I’ve been enjoying Paul Kroeker’s book In The Way of Jesus. It is a book I’d easily recommend to anyone concerned with the state of the church and disciple making today.
One part of the disciple making journey is humility.
Kroeker relates a story of a time he took a group of young adults to inner city Chicago for a week of ministry among the urban poor. Their first day of action found them serving at a soup kitchen where they washed dishes most of the day.
The second day found them back at the soup kitchen and back at the dish washing. When the third day rolled around and they found themselves headed back to the drudgery of the dishwasher, the group became visibly upset.
When asked about it one young man replied, “I didn’t come all this way just to do dishes. I could do that at home. I thought we were here to do something more exciting, like ministry.”

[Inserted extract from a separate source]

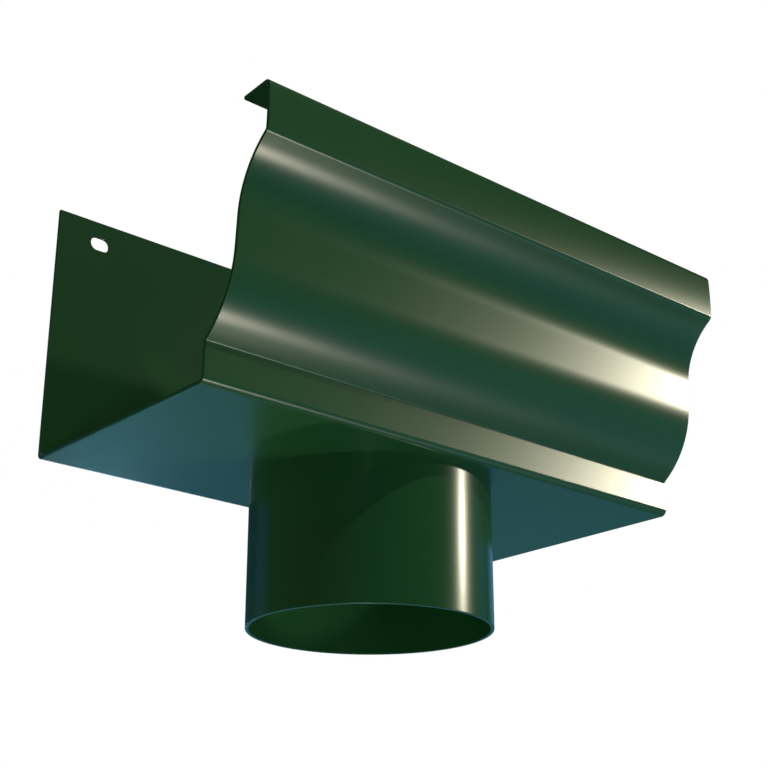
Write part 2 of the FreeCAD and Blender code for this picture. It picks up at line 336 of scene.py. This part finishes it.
class Brake:
    """Folds a sheet along the gutter, fold by fold, as a press brake does.

    The free edge runs along X. Its place is a point of the section, across and up, and its heading is the way that
    the section goes on from there, as an angle from across.
    """

    def __init__(self, piece, place, heading):
        self.piece = piece
        self.place = Vector(place)
        self.heading = heading

    def way(self):
        return Vector((math.cos(self.heading), math.sin(self.heading)))

    def hold(self):
        """Takes hold of the free edge."""
        pick(self.piece, lambda co: abs(co.y - self.place.x) < TOUCH and abs(co.z - self.place.y) < TOUCH)

    def run(self, length):
        """A flat of this length."""
        step = self.way() * length
        self.hold()
        bpy.ops.mesh.extrude_region_move(TRANSFORM_OT_translate={"value": (0, step.x, step.y)})
        self.place += step

    def fold(self, angle, radius, steps=0):
        """A bend of the outer skin: to the left where the angle is above zero, to the right where it is below."""
        side = Vector((-self.way().y, self.way().x)) * math.copysign(radius, angle)
        centre = self.place + side
        steps = steps or max(2, math.ceil(abs(angle) / FOLD_STEP))
        self.hold()
        bpy.ops.mesh.spin(steps=steps, angle=-angle, center=(0, centre.x, centre.y), axis=(1, 0, 0))
        turned = Vector((side.x * math.cos(angle) - side.y * math.sin(angle),
                         side.x * math.sin(angle) + side.y * math.cos(angle)))
        self.place = centre - turned
        self.heading += angle


def finish_piece(piece, edge, only_rim=None):
    """Rubs down the cut edges, or only the edges that pass a test, and smooths the rest."""
    bpy.ops.object.mode_set(mode="OBJECT")
    bevel = piece.modifiers.new("rubbed_edges", "BEVEL")
    bevel.width = edge
    bevel.segments = EDGE_STEPS
    bevel.limit_method = "ANGLE"
    bevel.angle_limit = SQUARE_EDGE
    bevel.use_clamp_overlap = False
    if only_rim:
        weights = piece.data.attributes.new("bevel_weight_edge", "FLOAT", "EDGE")
        for side in piece.data.edges:
            ends = [piece.data.vertices[corner].co for corner in side.vertices]
            weights.data[side.index].value = 1.0 if only_rim(*ends) else 0.0
        bevel.limit_method = "WEIGHT"
    bpy.ops.object.modifier_apply(modifier=bevel.name)
    bpy.ops.object.shade_smooth_by_angle(angle=SMOOTH_BELOW)
    normals = piece.modifiers.new("even_flats", "WEIGHTED_NORMAL")
    normals.keep_sharp = True
    bpy.ops.object.modifier_apply(modifier=normals.name)


def cut(piece, tool):
    """Takes a tool's shape out of a piece."""
    only(piece)
    hole = piece.modifiers.new("cut", "BOOLEAN")
    hole.operation = "DIFFERENCE"
    hole.solver = "EXACT"
    hole.object = tool
    bpy.ops.object.modifier_apply(modifier=hole.name)
    bpy.data.objects.remove(tool)


def slot_tool(x, y, z):
    """A round bar through the back wall, pulled out lengthwise to the slot's shape."""
    bpy.ops.mesh.primitive_cylinder_add(vertices=SLOT_STEPS, radius=SLOT_WIDTH / 2, depth=TOOL_DEPTH,
                                        location=(x, y, z), rotation=(math.pi / 2, 0, 0))
    tool = start_piece("slot_tool")
    for side in (-1, 1):
        pick(tool, lambda co: (co.x - x) * side > TOUCH)
        bpy.ops.transform.translate(value=(side * (SLOT_LENGTH - SLOT_WIDTH) / 2, 0, 0))
    bpy.ops.object.mode_set(mode="OBJECT")
    return tool


def ogee_shape():
    """The turns of the two creases, and the flats of upstand, neck and fascia.

    The front keeps its reach and height: the creases turn a little less where the leans and the open curves would
    carry it past its place, and the neck takes up what that leaves between them.
    """
    low = math.acos(1 - NECK_REACH / (BELLY_RADIUS + INNER_BEND))
    high = math.acos(1 - (FRONT_REACH - NECK_REACH) / (COVE_RADIUS + OUTER_BEND))
    low_crease = BELLY_TOP - (BELLY_RADIUS + INNER_BEND) * math.sin(low) - LOW_CREASE_DROP
    high_crease = COVE_FOOT + (COVE_RADIUS + OUTER_BEND) * math.sin(high)
    foot, top = FASCIA_LEAN + FASCIA_CROWN, FASCIA_LEAN - FASCIA_CROWN
    upstand = (low_crease - OUTER_BEND + (OUTER_BEND + INNER_BEND) * math.sin(UPSTAND_LEAN)) / math.cos(UPSTAND_LEAN)
    fascia = (FRONT_HEIGHT - OUTER_BEND * (1 + math.sin(top) - math.sin(foot)) - high_crease) / math.cos(FASCIA_LEAN)
    full = fascia / (2 * math.sin(FASCIA_CROWN)) * (1 - math.cos(foot))
    low_side = BELLY_FOLDED + INNER_BEND
    high_side = COVE_FOLDED + OUTER_BEND
    along = low_side * math.cos(low) + high_side * math.cos(high)
    aside = low_side * math.sin(low) + high_side * math.sin(high)
    less = 0
    for _ in range(SETTLE_ROUNDS):
        rise = (high_crease - high_side * math.sin(high - less)) - (low_crease + low_side * math.sin(low - less))
        neck = (rise + (BELLY_FOLDED + COVE_FOLDED) * math.sin(NECK_LEAN)) / math.cos(NECK_LEAN)
        left = (upstand * math.sin(UPSTAND_LEAN) - OUTER_BEND * (1 - math.cos(UPSTAND_LEAN))
                + INNER_BEND * math.cos(UPSTAND_LEAN) + (BELLY_FOLDED + COVE_FOLDED) * math.cos(NECK_LEAN)
                + neck * math.sin(NECK_LEAN) + OUTER_BEND * math.cos(foot) + full - FRONT_REACH)
        less = math.atan2(aside, along) - math.acos(left / math.hypot(along, aside))
    return low - less, high - less, neck, upstand, fascia


def fold_body():
    """The outer skin: a plane for the back wall, folded on forward under the base and up the front."""
    underside = SPIGOT_LENGTH
    back = BASE_WIDTH / 2
    flat = BACK_HEIGHT - OUTER_BEND
    top = underside + BACK_HEIGHT
    deselect()
    bpy.ops.mesh.primitive_plane_add(size=1, location=(0, back, top - flat / 2), rotation=(-math.pi / 2, 0, 0))
    bpy.context.object.scale = (BODY_LENGTH, flat, 1)
    body = start_piece("folded_body")
    brake = Brake(body, (back, underside + OUTER_BEND), -math.pi / 2)
    low, high, neck, upstand, fascia = ogee_shape()
    brake.fold(-math.pi / 2, OUTER_BEND)
    brake.run(BASE_WIDTH - 2 * OUTER_BEND)
    brake.fold(UPSTAND_LEAN - math.pi / 2, OUTER_BEND)
    brake.run(upstand)
    brake.fold(low - UPSTAND_LEAN, INNER_BEND)
    brake.fold(NECK_LEAN - low, BELLY_FOLDED)
    brake.run(neck)
    brake.fold(high - NECK_LEAN, COVE_FOLDED)
    brake.fold(FASCIA_LEAN + FASCIA_CROWN - high, OUTER_BEND)
    brake.fold(-2 * FASCIA_CROWN, fascia / (2 * math.sin(FASCIA_CROWN)), CROWN_STEPS)
    brake.fold(FASCIA_CROWN - FASCIA_LEAN - math.pi / 2 - LIP_FALL, OUTER_BEND)
    brake.run((LIP_DEPTH - (brake.place.x + back + FRONT_REACH)) / math.cos(LIP_FALL))
    bpy.ops.object.mode_set(mode="OBJECT")
    return body


def make_body():
    """The folded sheet with its metal, its two slots and its round hole."""
    body = fold_body()
    pick(body, lambda co: True)
    bpy.ops.mesh.remove_doubles(threshold=TOUCH)
    bpy.ops.mesh.normals_make_consistent(inside=False)
    bpy.ops.object.mode_set(mode="OBJECT")
    # An open skin may come out facing either way. The metal goes on its inside, so the base has to face down.
    lowest = min(body.data.polygons, key=lambda face: face.center.z)
    if lowest.normal.z > 0:
        pick(body, lambda co: True)
        bpy.ops.mesh.flip_normals()
        bpy.ops.object.mode_set(mode="OBJECT")
    sheet = body.modifiers.new("metal", "SOLIDIFY")
    sheet.thickness = METAL
    sheet.offset = -1
    sheet.use_even_offset = True
    bpy.ops.object.modifier_apply(modifier=sheet.name)
    height = SPIGOT_LENGTH + BACK_HEIGHT - SLOT_BELOW_TOP
    place = BODY_LENGTH / 2 - SLOT_FROM_END
    for x in (-place, place):
        cut(body, slot_tool(x, (BASE_WIDTH - METAL) / 2, height))
    bpy.ops.mesh.primitive_cylinder_add(vertices=WALL_STEPS, radius=SPIGOT_OUTSIDE / 2 - SPIGOT_WALL,
                                        depth=TOOL_DEPTH, location=(0, 0, SPIGOT_LENGTH + METAL / 2))
    cut(body, start_piece("bore_tool"))
    finish_piece(body, CUT_EDGE)
    return body


def make_spigot():
    """A tube that stands up to the underside of the base."""
    deselect()
    bpy.ops.mesh.primitive_circle_add(vertices=WALL_STEPS, radius=SPIGOT_OUTSIDE / 2, location=(0, 0, 0))
    spigot = start_piece("round_spigot")
    pick(spigot, lambda co: True)
    bpy.ops.mesh.extrude_region_move(TRANSFORM_OT_translate={"value": (0, 0, SPIGOT_LENGTH)})
    bpy.ops.mesh.select_all(action="SELECT")
    bpy.ops.mesh.normals_make_consistent(inside=False)
    bpy.ops.object.mode_set(mode="OBJECT")
    wall = spigot.modifiers.new("wall", "SOLIDIFY")
    wall.thickness = SPIGOT_WALL
    wall.offset = -1
    wall.use_even_offset = True
    bpy.ops.object.modifier_apply(modifier=wall.name)
    # Only the free rim is rubbed down: the other end is welded to the sheet.
    finish_piece(spigot, RIM_EDGE, lambda a, b: max(a.z, b.z) < TOUCH and abs(a.xy.length - b.xy.length) < TOUCH)
    return spigot


make_camera()
coat = make_coat()
body = make_body()
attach(body, "root")
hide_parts("gutter_body")
spigot = make_spigot()
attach(spigot, "root")
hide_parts("outlet_spigot")
for piece in (body, spigot):
    piece.data.materials.clear()
    piece.data.materials.append(coat)

bpy.context.scene.view_settings.view_transform = "Standard"
make_lamps()
make_surround()
make_floor()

The response from the leader of the ministry was this:
“Until you can do dishes to serve the poor, I’m not sure we can use you anywhere else. Humility is the posture of Jesus. When we see that quality in you, we know we can ask you to serve anyone, anywhere, at any time.”
What does true humility look like though? The anointed and future King David gives us a picture of humility in 1 Samuel 19.
Once more war broke out, and David went out and fought the Philistines. He struck them with such force that they fled before him. But an evil spirit from the Lord came on Saul as he was sitting in his house with his spear in his hand. While David was playing the lyre, Saul tried to pin him to the wall with his spear, but David eluded him as Saul drove the spear into the wall. That night David made good his escape.
I’ve most often been drawn to the spear in this story. It’s hard to miss Saul trying to pin David to the wall with it. But in this passage we see the true character of David.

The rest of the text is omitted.